### Task instructions
Each line that follows should be printed again exactly as it stands.

### Collected material
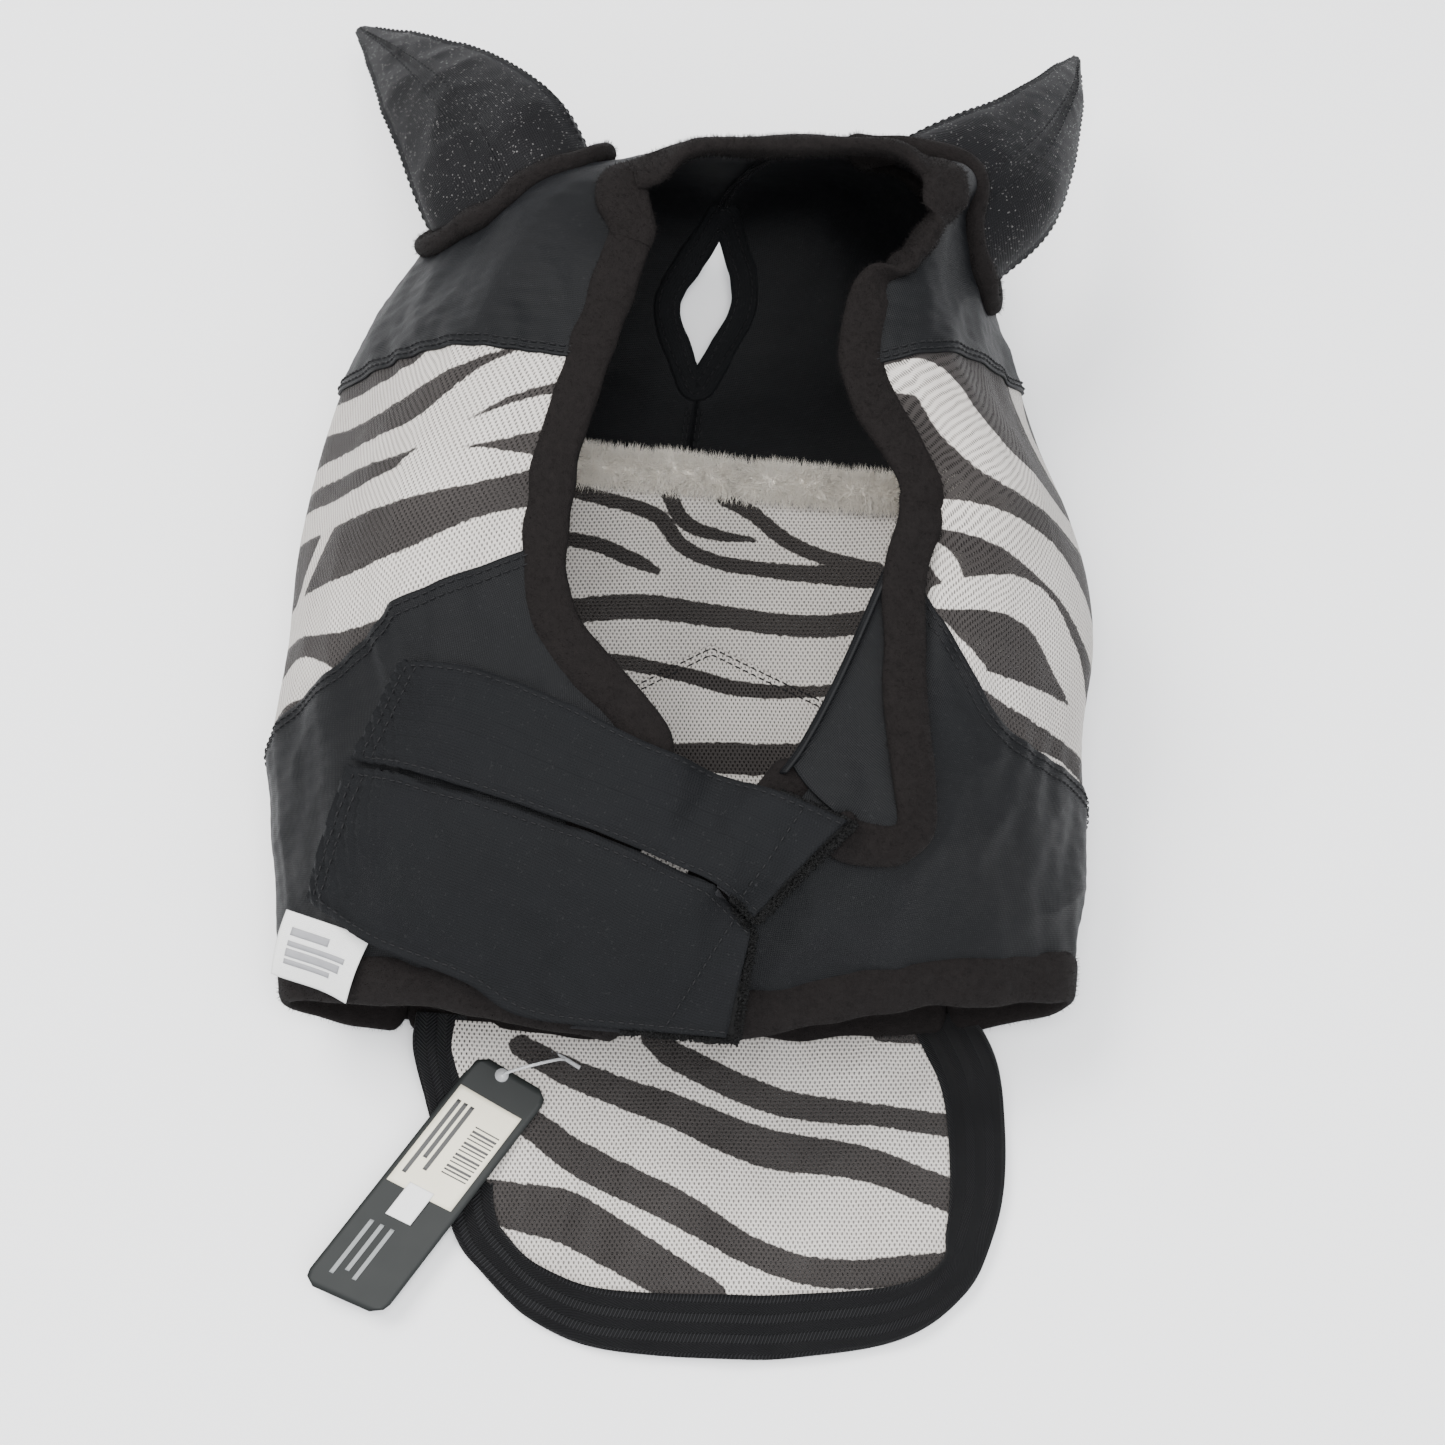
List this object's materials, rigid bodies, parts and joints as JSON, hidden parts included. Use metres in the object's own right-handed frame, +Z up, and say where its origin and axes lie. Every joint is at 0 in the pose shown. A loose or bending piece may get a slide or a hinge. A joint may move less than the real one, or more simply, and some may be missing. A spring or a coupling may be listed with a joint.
{
  "type": "pony fly mask",
  "caption": "Mesh face mask for a pony, with ear covers, a nose flap, jaw straps that lift open and a swing tag.",
  "frame": {"origin": "centre of the bounding box's base, on the floor that the mask's face lies on", "axes": "+X across the head towards the horse's right, +Y from the nose flap towards the ears, +Z up, away from the face and towards the jaw"},
  "size_m": [0.2924, 0.496, 0.1531],
  "materials": {
    "zebra_mesh": "open knitted mesh with printed stripes",
    "black_cloth": "smooth nylon with a dull sheen",
    "plush_binding": "short plush",
    "fleece": "fluffy fleece",
    "ear_mesh": "fine glittering mesh",
    "strap_cloth": "matt brushed cloth",
    "hook_tape": "hook tape",
    "loop_tape": "loop tape",
    "webbing": "herringbone webbing",
    "label_satin": "satin",
    "tag_board": "matt coated card",
    "sticker_paper": "paper",
    "clear_filament": "clear"
  },
  "bodies": {
    "shell": {"face_mesh_panel": "zebra_mesh", "left_eye_mesh": "zebra_mesh", "right_eye_mesh": "zebra_mesh", "left_cheek_panel": "black_cloth", "right_cheek_panel": "black_cloth", "nose_lining_mesh": "zebra_mesh", "muzzle_binding_left": "plush_binding", "muzzle_binding_right": "plush_binding", "muzzle_binding_front": "plush_binding", "rim_binding_left": "plush_binding", "rim_binding_right": "plush_binding", "rim_binding_right_low": "plush_binding", "right_cheek_fold": "black_cloth", "right_turnback": "black_cloth", "turnback_binding": "plush_binding", "poll_binding": "plush_binding", "brow_fleece_pad": "fleece", "left_crown_panel": "black_cloth", "right_crown_panel": "black_cloth", "forelock_facing": "black_cloth", "left_ear_binding": "plush_binding", "right_ear_binding": "plush_binding", "upper_loop_pad": "loop_tape", "lower_loop_pad": "loop_tape"},
    "upper_strap_body": {"upper_strap": "strap_cloth", "upper_hook_pad": "hook_tape"},
    "lower_strap_body": {"lower_strap": "strap_cloth", "lower_hook_pad": "hook_tape"},
    "left_ear": {"left_ear_back": "ear_mesh", "left_ear_front": "ear_mesh"},
    "right_ear": {"right_ear_back": "ear_mesh", "right_ear_front": "ear_mesh"},
    "nose_flap": {"nose_flap_webbing": "webbing", "nose_flap_mesh": "zebra_mesh", "tag_fastener": "clear_filament"},
    "swing_tag": {"tag_card": "tag_board", "tag_sticker": "sticker_paper", "price_sticker": "sticker_paper"},
    "label": {"size_label": "label_satin"}
  },
  "joints": [
    {"name": "upper_strap_lift", "type": "hinge", "parent": "shell", "child": "upper_strap_body", "pos_m": [-0.102, -0.052, 0.1104], "axis": [-0.4742, -0.6849, -0.5532], "range_deg": [0, 110]},
    {"name": "lower_strap_lift", "type": "hinge", "parent": "shell", "child": "lower_strap_body", "pos_m": [-0.12, -0.0875, 0.0823], "axis": [-0.2875, -0.7598, -0.5832], "range_deg": [0, 110]},
    {"name": "nose_flap_fold", "type": "hinge", "parent": "shell", "child": "nose_flap", "pos_m": [0.007, -0.139, 0.0015], "axis": [-1, 0, 0], "range_deg": [0, 50]},
    {"name": "swing_tag_turn", "type": "hinge", "parent": "nose_flap", "child": "swing_tag", "pos_m": [-0.065, -0.154, 0.0044], "axis": [0, 0, 1], "range_deg": [-20, 25]},
    {"name": "left_ear_lift", "type": "hinge", "parent": "shell", "child": "left_ear", "pos_m": [-0.06863, 0.13489, 0.12278], "axis": [0.8845, 0.2728, 0.3785], "range_deg": [0, 25]},
    {"name": "right_ear_lift", "type": "hinge", "parent": "shell", "child": "right_ear", "pos_m": [0.10338, 0.13728, 0.11848], "axis": [0.5087, -0.7806, -0.3632], "range_deg": [0, 25]},
    {"name": "size_label_flip", "type": "hinge", "parent": "shell", "child": "label", "pos_m": [-0.1257, -0.1162, 0.0652], "axis": [-0.7173, 0.5921, -0.3674], "range_deg": [0, 60]}
  ]
}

### Task result
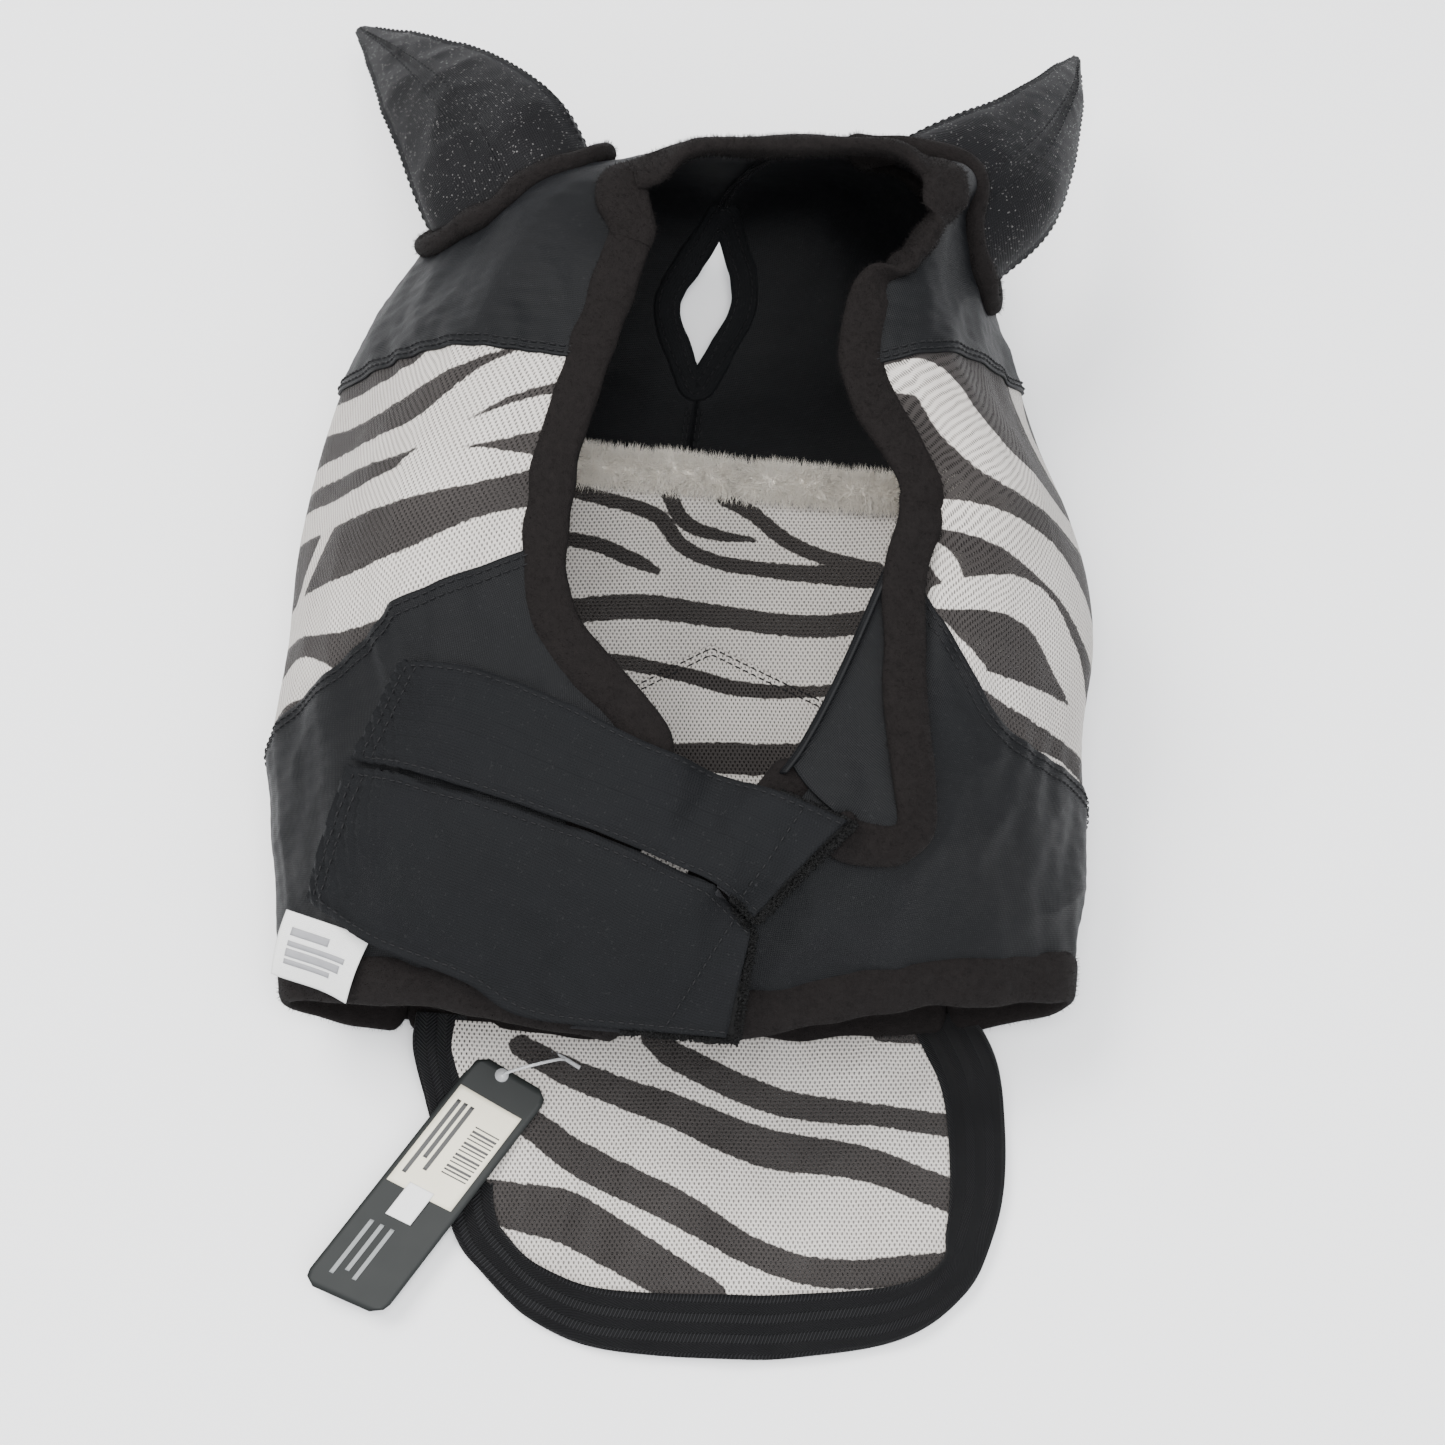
List this object's materials, rigid bodies, parts and joints as JSON, hidden parts included. Use metres in the object's own right-handed frame, +Z up, and say where its origin and axes lie. Every joint is at 0 in the pose shown. A loose or bending piece may get a slide or a hinge. A joint may move less than the real one, or more simply, and some may be missing. A spring or a coupling may be listed with a joint.
{
  "type": "pony fly mask",
  "caption": "Mesh face mask for a pony, with ear covers, a nose flap, jaw straps that lift open and a swing tag.",
  "frame": {"origin": "centre of the bounding box's base, on the floor that the mask's face lies on", "axes": "+X across the head towards the horse's right, +Y from the nose flap towards the ears, +Z up, away from the face and towards the jaw"},
  "size_m": [0.2924, 0.496, 0.1531],
  "materials": {
    "zebra_mesh": "open knitted mesh with printed stripes",
    "black_cloth": "smooth nylon with a dull sheen",
    "plush_binding": "short plush",
    "fleece": "fluffy fleece",
    "ear_mesh": "fine glittering mesh",
    "strap_cloth": "matt brushed cloth",
    "hook_tape": "hook tape",
    "loop_tape": "loop tape",
    "webbing": "herringbone webbing",
    "label_satin": "satin",
    "tag_board": "matt coated card",
    "sticker_paper": "paper",
    "clear_filament": "clear"
  },
  "bodies": {
    "shell": {"face_mesh_panel": "zebra_mesh", "left_eye_mesh": "zebra_mesh", "right_eye_mesh": "zebra_mesh", "left_cheek_panel": "black_cloth", "right_cheek_panel": "black_cloth", "nose_lining_mesh": "zebra_mesh", "muzzle_binding_left": "plush_binding", "muzzle_binding_right": "plush_binding", "muzzle_binding_front": "plush_binding", "rim_binding_left": "plush_binding", "rim_binding_right": "plush_binding", "rim_binding_right_low": "plush_binding", "right_cheek_fold": "black_cloth", "right_turnback": "black_cloth", "turnback_binding": "plush_binding", "poll_binding": "plush_binding", "brow_fleece_pad": "fleece", "left_crown_panel": "black_cloth", "right_crown_panel": "black_cloth", "forelock_facing": "black_cloth", "left_ear_binding": "plush_binding", "right_ear_binding": "plush_binding", "upper_loop_pad": "loop_tape", "lower_loop_pad": "loop_tape"},
    "upper_strap_body": {"upper_strap": "strap_cloth", "upper_hook_pad": "hook_tape"},
    "lower_strap_body": {"lower_strap": "strap_cloth", "lower_hook_pad": "hook_tape"},
    "left_ear": {"left_ear_back": "ear_mesh", "left_ear_front": "ear_mesh"},
    "right_ear": {"right_ear_back": "ear_mesh", "right_ear_front": "ear_mesh"},
    "nose_flap": {"nose_flap_webbing": "webbing", "nose_flap_mesh": "zebra_mesh", "tag_fastener": "clear_filament"},
    "swing_tag": {"tag_card": "tag_board", "tag_sticker": "sticker_paper", "price_sticker": "sticker_paper"},
    "label": {"size_label": "label_satin"}
  },
  "joints": [
    {"name": "upper_strap_lift", "type": "hinge", "parent": "shell", "child": "upper_strap_body", "pos_m": [-0.102, -0.052, 0.1104], "axis": [-0.4742, -0.6849, -0.5532], "range_deg": [0, 110]},
    {"name": "lower_strap_lift", "type": "hinge", "parent": "shell", "child": "lower_strap_body", "pos_m": [-0.12, -0.0875, 0.0823], "axis": [-0.2875, -0.7598, -0.5832], "range_deg": [0, 110]},
    {"name": "nose_flap_fold", "type": "hinge", "parent": "shell", "child": "nose_flap", "pos_m": [0.007, -0.139, 0.0015], "axis": [-1, 0, 0], "range_deg": [0, 50]},
    {"name": "swing_tag_turn", "type": "hinge", "parent": "nose_flap", "child": "swing_tag", "pos_m": [-0.065, -0.154, 0.0044], "axis": [0, 0, 1], "range_deg": [-20, 25]},
    {"name": "left_ear_lift", "type": "hinge", "parent": "shell", "child": "left_ear", "pos_m": [-0.06863, 0.13489, 0.12278], "axis": [0.8845, 0.2728, 0.3785], "range_deg": [0, 25]},
    {"name": "right_ear_lift", "type": "hinge", "parent": "shell", "child": "right_ear", "pos_m": [0.10338, 0.13728, 0.11848], "axis": [0.5087, -0.7806, -0.3632], "range_deg": [0, 25]},
    {"name": "size_label_flip", "type": "hinge", "parent": "shell", "child": "label", "pos_m": [-0.1257, -0.1162, 0.0652], "axis": [-0.7173, 0.5921, -0.3674], "range_deg": [0, 60]}
  ]
}